My wife, Sara, and I had a 48-hour pass over the weekend. No kids. No pressing responsibilities. Our teenage sons went on a two-night ski trip with their youth group, leaving us with a quiet house, a surplus of food and hot water, and an opportunity to do some things the boys usually complain about: hiking and visiting quaint small towns.
The challenge in North Carolina is not finding a good place to hike. We have plenty of those. It’s deciding which trail to take. In January, you can narrow it down based on the temperature. With highs in the teens and 20s up in the Blue Ridge Mountains, we opted for a more reasonable climate.
One of our favorite places to commune with the outdoors is Hanging Rock State Park in Stokes County, not far from the Virginia state line. It’s less than two hours by car from uptown Charlotte and offers a variety of trails, from easy to strenuous, as well as rock climbing, tent camping, cabins, fishing, and swimming. You could easily fill a week there in the summer.
Once you arrive at Hanging Rock, you have some decisions to make. Do you want to see waterfalls? Are you looking for the best views? How long do you want to hike and how hard do you want to work? A very kind and helpful woman in the Visitor Center broke it all down for us on the trail map and Sara and I decided we wanted to reach the highest point in the park: Moore’s Knob. It’s also the highest point in all of Stokes County, so we can check that off our bucket list.
The Moore’s Wall Loop Trail, which took us to the observation tower atop Moore’s Knob, is a 4.7-mile glute-burner. Sara and I had layered up for the chilly day but soon had to remove our hats, gloves, and jackets. Luckily, we remembered to bring water. The sweating was worth it, though. The vistas from Moore’s Knob were perfect on Saturday. We had clear views of the mountains in southern Virginia, downtown Winston-Salem, and distinctive Pilot Mountain, which is another good day trip destination.
After returning to the parking lot and knocking the mud off of our boots, my brilliant wife proclaimed that we had “earned our pie” and suggested we head to Mt. Airy where she knew of a good bakery. Rarely one to argue with my wife, at least not about pie, I pointed our car west toward Andy Griffith’s hometown and Miss Angel’s Heavenly Pies.
Located on Main Street, on the same block and Mt. Airy/Mayberry’s iconic Snappy Lunch (Home of the World Famous Pork Chop Sandwich) and Floyd’s City Barber Shop, Miss Angel’s Heavenly Pies is a riot of colorful kitsch. The shop is full of clues that fun is the main ingredient in everything they do at Miss Angel’s. I should clarify that Miss Angel actually has two shops divided by a wall. The Heavenly Pies are on one side, the Hillbilly Creamery and Gluten-Free Bakery on the other. The wall is there to prevent cross-contamination.

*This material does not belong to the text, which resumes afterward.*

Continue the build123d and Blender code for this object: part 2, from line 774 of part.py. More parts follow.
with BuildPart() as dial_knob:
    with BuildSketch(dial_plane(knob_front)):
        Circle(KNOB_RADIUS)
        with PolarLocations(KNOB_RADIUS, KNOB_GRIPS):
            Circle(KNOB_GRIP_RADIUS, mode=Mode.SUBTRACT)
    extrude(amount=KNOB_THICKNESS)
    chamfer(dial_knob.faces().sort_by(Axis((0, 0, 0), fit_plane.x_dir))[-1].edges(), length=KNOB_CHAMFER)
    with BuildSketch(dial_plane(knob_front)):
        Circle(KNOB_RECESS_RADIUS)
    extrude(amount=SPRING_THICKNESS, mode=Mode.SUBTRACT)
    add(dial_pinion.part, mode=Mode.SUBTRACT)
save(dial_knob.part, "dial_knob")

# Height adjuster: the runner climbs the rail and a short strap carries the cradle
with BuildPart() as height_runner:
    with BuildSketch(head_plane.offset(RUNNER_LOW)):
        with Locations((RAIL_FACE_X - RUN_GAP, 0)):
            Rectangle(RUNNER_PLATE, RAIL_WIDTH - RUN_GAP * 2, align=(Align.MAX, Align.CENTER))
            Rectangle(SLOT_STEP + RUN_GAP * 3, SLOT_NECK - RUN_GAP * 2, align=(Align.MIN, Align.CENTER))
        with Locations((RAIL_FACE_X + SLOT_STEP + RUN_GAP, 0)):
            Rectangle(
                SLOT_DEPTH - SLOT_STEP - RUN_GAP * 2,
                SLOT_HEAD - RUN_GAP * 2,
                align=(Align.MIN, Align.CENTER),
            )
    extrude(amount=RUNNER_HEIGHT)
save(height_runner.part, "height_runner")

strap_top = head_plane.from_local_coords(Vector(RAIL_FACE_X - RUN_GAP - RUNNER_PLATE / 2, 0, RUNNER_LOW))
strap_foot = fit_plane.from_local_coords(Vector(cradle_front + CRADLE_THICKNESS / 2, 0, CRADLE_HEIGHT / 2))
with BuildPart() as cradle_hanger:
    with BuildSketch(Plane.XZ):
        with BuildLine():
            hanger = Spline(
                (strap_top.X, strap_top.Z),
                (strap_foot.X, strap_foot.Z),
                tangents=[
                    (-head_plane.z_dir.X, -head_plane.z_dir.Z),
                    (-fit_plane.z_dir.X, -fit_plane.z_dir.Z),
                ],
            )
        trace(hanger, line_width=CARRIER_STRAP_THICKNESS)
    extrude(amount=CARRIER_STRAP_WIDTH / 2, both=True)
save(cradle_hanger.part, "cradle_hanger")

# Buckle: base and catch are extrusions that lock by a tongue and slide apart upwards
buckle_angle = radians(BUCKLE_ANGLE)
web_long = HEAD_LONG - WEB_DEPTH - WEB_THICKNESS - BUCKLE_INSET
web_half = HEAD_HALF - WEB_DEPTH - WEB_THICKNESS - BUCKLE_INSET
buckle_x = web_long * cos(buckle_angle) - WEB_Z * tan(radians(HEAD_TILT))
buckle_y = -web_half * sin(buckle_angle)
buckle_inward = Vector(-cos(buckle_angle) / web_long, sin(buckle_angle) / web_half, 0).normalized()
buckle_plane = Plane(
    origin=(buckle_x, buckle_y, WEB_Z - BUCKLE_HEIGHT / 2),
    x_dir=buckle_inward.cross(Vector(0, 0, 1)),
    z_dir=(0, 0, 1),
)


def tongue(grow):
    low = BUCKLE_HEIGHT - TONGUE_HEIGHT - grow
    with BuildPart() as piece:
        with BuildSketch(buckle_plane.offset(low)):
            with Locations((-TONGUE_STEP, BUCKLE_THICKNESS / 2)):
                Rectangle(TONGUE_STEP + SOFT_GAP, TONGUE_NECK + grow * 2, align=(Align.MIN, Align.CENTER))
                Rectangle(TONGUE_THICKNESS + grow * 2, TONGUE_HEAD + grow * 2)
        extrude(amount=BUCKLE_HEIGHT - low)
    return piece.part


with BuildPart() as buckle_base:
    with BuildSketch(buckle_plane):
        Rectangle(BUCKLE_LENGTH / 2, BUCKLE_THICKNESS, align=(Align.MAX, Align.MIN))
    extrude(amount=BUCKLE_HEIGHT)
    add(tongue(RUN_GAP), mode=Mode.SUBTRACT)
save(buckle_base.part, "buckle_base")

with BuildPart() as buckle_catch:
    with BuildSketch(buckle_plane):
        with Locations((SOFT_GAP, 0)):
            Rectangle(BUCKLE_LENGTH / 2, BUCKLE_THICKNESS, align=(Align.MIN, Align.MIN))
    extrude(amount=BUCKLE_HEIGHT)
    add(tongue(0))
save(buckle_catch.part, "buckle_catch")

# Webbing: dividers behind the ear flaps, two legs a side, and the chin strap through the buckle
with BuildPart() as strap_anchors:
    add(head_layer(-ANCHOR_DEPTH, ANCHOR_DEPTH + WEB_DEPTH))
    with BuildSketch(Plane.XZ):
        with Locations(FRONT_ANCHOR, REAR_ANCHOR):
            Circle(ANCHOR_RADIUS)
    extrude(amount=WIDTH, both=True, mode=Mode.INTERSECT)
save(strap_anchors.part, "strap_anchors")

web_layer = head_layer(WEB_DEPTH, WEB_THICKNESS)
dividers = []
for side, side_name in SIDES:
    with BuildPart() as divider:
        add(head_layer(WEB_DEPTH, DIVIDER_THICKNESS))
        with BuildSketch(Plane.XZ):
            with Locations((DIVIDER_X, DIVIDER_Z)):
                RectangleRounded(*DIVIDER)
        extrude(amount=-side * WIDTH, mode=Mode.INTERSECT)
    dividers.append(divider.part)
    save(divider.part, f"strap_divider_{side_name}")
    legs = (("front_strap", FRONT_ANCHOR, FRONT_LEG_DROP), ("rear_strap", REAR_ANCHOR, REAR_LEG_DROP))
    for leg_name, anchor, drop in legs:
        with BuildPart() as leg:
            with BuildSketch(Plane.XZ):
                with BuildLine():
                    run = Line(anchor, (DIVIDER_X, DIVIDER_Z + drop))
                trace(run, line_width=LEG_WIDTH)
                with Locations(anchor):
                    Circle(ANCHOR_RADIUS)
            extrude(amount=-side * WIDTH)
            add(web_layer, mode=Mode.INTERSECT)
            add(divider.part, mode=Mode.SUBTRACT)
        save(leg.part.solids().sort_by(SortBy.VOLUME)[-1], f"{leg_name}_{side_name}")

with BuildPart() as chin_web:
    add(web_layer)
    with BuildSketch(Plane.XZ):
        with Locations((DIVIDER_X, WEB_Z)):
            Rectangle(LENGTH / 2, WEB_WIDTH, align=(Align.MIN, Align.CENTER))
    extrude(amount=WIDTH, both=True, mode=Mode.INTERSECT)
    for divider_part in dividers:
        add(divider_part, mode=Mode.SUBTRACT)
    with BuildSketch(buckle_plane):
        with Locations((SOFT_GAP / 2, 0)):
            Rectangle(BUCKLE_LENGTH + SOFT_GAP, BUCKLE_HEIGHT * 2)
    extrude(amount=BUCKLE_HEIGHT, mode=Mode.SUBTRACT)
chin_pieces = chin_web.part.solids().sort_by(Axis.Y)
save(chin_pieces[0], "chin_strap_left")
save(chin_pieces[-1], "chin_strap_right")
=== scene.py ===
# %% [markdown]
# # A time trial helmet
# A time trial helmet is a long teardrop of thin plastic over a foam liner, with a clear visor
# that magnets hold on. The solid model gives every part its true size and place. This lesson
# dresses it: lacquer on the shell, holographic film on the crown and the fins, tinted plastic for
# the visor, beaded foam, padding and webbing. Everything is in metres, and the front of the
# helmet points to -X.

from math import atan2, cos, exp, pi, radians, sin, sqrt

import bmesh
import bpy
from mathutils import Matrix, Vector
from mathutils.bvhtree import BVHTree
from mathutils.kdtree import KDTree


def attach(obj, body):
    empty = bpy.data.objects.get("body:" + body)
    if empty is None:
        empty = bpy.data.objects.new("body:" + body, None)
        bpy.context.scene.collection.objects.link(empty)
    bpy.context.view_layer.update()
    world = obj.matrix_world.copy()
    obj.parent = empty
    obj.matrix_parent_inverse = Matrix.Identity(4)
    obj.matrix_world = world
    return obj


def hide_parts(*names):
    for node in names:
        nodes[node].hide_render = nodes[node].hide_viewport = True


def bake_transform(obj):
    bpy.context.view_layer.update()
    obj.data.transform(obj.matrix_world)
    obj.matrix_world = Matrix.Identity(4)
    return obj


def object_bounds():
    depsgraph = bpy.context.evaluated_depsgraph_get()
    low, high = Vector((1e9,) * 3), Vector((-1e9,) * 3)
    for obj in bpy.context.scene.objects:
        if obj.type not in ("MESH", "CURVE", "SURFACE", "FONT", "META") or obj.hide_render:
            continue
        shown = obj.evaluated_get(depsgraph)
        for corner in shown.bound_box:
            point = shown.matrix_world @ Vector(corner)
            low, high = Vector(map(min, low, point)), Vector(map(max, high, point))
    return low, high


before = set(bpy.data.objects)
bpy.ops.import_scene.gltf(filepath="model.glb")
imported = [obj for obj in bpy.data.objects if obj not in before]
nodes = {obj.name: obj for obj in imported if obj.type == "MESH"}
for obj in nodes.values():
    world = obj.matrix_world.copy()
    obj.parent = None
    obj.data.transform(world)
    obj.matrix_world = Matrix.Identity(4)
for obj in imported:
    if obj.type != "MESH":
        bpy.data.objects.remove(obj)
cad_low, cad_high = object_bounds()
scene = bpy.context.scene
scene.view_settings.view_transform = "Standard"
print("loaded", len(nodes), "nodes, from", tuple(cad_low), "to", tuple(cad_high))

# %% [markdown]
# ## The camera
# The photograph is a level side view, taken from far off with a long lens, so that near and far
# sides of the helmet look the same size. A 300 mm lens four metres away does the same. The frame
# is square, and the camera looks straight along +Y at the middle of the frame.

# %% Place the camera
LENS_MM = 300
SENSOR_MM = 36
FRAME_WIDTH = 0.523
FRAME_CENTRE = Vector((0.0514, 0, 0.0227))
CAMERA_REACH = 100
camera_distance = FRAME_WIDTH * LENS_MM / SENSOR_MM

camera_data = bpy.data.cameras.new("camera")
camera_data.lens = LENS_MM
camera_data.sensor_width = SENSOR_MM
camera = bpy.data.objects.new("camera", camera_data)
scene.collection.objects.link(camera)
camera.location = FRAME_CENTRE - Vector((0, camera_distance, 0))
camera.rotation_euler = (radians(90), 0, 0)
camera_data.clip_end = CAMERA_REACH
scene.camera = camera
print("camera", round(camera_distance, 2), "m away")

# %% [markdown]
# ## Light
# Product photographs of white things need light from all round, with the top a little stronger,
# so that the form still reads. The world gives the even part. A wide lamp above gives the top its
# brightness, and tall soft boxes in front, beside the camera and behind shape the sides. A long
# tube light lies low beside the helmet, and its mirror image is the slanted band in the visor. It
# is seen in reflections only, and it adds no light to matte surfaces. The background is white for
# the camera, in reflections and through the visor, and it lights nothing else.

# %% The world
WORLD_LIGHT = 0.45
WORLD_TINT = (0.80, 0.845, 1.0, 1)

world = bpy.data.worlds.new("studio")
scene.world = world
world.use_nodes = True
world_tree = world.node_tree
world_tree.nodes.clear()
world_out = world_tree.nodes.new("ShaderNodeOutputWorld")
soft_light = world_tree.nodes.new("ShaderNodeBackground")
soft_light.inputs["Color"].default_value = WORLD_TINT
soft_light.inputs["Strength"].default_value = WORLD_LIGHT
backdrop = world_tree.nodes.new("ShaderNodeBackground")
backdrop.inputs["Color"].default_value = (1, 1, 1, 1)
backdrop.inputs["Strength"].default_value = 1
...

Once again, we had decisions to make. Large pies, small pies, savory pies, cookies, brownies, cupcakes, muffins, fresh bread, mooshine ice cream. Like the lure of the Siren’s song, a large cherry crumb pie called to me the moment I walked in the door. And it was delicious, with the prefect tart-to-sweet ratio in the cherries. But the term “crumb” is an understatement. They aren’t much smaller than some of the boulders we saw at Hanging Rock State Park.

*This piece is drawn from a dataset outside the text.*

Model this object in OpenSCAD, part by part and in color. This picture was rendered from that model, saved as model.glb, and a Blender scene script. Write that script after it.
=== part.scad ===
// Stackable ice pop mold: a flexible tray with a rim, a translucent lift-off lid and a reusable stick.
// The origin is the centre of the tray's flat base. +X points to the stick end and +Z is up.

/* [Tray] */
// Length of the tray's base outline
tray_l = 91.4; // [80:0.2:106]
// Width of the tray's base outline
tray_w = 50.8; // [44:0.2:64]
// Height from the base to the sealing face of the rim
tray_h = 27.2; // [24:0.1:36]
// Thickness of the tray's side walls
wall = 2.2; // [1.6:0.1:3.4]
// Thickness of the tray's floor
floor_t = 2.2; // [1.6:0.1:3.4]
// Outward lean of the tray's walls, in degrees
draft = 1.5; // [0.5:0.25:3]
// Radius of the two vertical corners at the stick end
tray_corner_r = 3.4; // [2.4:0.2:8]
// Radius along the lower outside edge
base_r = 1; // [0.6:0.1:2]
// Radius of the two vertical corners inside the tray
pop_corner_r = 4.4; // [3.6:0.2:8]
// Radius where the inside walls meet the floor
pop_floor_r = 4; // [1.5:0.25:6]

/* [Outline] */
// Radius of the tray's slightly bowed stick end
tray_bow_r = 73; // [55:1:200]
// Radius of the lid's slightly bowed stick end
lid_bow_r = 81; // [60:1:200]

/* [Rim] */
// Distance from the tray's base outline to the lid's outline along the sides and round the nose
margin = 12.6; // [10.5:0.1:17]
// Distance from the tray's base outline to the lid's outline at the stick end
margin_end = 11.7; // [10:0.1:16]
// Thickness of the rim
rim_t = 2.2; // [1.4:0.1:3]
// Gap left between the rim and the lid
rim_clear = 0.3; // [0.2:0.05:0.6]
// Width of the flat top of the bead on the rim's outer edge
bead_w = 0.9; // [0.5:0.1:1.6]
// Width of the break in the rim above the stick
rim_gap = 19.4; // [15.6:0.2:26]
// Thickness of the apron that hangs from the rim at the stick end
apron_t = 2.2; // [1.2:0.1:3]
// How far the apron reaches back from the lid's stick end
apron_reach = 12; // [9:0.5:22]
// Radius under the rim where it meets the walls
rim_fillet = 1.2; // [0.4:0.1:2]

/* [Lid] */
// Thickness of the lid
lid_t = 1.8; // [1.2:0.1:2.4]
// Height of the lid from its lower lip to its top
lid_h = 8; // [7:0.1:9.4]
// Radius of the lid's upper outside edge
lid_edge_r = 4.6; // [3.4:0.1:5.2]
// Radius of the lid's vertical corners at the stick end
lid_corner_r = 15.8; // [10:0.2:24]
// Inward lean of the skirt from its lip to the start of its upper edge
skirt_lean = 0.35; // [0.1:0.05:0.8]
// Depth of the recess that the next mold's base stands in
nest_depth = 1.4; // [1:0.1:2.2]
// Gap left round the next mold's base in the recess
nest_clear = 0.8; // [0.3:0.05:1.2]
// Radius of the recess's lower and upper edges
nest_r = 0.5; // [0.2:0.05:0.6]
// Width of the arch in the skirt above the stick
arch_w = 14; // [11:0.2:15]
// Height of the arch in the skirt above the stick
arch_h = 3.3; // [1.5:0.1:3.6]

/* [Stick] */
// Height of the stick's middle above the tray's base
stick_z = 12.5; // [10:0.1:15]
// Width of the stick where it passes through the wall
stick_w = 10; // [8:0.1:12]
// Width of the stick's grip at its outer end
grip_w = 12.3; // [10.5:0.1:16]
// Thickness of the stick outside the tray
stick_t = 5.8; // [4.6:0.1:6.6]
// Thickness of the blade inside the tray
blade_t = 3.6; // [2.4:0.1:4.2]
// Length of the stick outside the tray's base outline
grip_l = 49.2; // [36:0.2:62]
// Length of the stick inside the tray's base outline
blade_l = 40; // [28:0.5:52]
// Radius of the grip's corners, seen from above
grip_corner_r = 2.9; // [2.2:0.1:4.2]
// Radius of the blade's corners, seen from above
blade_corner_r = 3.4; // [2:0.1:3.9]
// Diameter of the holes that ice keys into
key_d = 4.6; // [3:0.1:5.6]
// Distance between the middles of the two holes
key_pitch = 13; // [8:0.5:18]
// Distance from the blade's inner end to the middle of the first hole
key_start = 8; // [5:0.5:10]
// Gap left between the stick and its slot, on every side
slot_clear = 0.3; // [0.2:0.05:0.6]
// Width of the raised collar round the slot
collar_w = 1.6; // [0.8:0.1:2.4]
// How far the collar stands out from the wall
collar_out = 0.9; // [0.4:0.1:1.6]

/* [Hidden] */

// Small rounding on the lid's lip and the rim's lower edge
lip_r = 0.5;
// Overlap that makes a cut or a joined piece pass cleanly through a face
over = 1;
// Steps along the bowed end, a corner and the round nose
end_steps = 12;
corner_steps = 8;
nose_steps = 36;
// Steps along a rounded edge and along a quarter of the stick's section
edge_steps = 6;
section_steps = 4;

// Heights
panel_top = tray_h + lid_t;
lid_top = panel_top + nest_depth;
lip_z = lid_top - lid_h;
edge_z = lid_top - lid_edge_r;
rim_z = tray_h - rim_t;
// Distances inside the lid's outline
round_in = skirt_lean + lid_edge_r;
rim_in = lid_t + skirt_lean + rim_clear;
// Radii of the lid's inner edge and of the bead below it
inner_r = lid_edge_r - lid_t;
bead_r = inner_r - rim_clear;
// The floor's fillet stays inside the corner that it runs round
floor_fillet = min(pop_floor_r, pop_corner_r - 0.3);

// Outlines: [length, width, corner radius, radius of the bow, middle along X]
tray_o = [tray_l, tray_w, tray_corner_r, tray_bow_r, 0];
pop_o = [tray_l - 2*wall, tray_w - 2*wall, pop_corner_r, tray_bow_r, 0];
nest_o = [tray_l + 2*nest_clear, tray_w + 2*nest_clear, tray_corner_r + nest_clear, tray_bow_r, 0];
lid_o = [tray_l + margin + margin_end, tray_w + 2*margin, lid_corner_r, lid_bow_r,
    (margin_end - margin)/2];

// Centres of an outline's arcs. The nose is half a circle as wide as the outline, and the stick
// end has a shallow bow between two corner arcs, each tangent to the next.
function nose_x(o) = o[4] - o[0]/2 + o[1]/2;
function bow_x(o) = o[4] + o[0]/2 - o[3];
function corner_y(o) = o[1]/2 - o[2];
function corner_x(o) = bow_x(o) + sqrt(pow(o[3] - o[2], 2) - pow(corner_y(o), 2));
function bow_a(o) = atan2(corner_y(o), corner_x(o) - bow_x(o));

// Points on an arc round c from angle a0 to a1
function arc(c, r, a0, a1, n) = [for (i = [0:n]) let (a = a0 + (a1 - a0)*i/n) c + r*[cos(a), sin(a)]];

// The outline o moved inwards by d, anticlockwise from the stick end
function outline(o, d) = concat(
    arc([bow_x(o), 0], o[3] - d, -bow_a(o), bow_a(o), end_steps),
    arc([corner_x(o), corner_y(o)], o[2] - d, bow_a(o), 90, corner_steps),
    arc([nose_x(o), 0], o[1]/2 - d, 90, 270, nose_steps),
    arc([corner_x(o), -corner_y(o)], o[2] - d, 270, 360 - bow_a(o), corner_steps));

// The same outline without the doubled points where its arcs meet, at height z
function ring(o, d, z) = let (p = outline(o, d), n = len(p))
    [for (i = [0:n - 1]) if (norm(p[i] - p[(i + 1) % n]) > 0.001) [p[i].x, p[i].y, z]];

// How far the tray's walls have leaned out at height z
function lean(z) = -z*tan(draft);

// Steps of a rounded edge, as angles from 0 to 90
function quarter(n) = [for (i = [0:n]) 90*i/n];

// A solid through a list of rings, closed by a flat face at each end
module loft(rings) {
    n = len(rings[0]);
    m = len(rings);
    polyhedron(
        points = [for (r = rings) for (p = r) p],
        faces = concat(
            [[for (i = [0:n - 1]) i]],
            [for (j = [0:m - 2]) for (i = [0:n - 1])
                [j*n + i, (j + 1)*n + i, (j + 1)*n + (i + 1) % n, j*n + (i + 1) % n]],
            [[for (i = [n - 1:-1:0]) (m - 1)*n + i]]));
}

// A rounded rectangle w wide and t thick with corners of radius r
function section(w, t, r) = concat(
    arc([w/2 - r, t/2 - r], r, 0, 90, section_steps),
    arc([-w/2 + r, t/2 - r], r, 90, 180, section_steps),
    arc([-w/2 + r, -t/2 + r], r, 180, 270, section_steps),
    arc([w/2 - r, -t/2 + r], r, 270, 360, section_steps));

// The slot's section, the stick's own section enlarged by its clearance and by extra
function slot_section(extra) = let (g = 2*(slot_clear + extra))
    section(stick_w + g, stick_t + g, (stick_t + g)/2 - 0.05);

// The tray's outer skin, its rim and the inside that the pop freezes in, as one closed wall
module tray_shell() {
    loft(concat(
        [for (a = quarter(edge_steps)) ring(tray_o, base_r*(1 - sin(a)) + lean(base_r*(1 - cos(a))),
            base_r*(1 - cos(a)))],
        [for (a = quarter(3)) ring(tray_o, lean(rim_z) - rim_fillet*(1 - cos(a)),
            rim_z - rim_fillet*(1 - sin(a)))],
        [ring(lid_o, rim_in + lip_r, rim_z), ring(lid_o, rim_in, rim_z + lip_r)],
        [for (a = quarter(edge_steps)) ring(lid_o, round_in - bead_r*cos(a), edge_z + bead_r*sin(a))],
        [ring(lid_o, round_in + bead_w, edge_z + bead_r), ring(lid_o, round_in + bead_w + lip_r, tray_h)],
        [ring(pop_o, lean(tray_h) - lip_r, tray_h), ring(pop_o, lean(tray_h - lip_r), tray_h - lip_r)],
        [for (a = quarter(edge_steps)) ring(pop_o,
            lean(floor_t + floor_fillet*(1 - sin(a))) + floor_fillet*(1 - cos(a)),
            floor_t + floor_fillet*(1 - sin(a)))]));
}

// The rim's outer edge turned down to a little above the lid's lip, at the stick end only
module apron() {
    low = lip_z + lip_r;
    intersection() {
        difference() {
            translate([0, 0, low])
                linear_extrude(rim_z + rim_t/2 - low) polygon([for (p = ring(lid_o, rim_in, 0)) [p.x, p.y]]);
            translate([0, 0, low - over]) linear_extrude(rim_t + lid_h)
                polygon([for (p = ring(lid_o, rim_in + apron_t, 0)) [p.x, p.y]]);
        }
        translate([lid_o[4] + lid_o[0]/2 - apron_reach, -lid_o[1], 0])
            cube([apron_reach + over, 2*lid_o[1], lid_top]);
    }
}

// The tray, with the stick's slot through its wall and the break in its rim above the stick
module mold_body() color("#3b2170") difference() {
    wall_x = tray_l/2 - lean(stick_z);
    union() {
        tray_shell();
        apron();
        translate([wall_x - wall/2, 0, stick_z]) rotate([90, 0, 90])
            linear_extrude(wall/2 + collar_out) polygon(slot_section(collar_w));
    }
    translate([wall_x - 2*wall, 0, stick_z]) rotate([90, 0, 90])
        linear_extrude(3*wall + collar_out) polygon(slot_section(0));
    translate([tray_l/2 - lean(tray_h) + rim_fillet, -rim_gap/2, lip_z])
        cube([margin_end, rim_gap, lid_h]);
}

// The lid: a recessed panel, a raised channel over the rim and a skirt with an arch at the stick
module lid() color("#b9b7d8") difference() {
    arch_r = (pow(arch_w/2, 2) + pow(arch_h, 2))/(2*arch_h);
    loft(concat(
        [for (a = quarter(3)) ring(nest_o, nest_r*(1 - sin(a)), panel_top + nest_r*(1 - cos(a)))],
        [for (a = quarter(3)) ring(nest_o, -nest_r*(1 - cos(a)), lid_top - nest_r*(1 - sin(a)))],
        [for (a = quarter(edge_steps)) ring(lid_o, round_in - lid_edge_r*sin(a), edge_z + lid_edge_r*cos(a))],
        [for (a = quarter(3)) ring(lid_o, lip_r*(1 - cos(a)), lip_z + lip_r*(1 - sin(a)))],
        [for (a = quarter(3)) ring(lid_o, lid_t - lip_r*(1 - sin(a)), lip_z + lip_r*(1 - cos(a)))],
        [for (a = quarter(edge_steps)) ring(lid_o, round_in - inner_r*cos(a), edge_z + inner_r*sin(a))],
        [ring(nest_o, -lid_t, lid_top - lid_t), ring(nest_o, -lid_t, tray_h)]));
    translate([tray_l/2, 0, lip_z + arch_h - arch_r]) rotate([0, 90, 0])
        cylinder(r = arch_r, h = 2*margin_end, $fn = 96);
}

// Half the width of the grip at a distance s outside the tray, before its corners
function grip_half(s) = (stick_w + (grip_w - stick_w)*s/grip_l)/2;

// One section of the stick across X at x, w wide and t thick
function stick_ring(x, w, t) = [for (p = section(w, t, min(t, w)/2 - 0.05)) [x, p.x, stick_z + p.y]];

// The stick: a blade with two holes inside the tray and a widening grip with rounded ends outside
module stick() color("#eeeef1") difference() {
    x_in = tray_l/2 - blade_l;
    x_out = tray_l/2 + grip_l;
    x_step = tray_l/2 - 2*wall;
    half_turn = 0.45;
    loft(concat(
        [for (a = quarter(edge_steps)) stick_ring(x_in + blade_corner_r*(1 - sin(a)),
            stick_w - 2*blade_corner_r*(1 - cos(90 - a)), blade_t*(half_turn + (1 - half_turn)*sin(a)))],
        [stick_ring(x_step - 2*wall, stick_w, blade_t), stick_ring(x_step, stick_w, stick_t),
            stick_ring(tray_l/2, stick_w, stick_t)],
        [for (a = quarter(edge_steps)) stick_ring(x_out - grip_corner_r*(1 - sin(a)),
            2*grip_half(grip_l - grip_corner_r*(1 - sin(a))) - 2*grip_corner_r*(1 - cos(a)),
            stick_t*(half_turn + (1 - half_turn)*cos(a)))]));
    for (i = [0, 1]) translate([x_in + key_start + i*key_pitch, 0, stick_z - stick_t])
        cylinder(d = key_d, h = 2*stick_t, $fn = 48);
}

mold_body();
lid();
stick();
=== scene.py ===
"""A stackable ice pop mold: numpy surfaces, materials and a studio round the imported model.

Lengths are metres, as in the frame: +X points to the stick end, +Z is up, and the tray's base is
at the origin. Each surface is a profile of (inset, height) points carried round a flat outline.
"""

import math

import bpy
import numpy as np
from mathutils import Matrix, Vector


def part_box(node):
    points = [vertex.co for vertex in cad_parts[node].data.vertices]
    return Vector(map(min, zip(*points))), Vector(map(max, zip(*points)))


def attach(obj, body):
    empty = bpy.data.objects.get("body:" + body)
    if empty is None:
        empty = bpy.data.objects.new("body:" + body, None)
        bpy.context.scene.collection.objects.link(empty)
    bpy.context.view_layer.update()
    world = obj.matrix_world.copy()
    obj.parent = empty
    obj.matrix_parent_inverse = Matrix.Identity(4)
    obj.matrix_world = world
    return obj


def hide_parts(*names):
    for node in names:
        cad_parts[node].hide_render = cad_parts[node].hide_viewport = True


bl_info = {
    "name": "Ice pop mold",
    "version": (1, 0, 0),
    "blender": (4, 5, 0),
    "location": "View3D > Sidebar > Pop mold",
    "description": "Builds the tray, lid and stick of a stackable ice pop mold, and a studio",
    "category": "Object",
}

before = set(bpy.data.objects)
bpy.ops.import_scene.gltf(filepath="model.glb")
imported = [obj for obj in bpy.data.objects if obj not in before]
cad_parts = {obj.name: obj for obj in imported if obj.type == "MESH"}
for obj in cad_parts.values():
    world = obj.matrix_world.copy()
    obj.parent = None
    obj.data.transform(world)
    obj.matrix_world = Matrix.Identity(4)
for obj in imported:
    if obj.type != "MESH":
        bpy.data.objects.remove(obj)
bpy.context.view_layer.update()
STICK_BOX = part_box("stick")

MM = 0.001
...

By the time we left the Miss Angel’s with a bag full of treats, it was 6:30 PM. We needed to get back to Charlotte and our dogs. Sara and I will have to return to Mt. Airy and explore the town another time. I’m curious about the Andy Griffith-related attractions and some of the historic buildings, namely the Earle Theater. Shoot, I might even get my ears lowered at Floyd’s.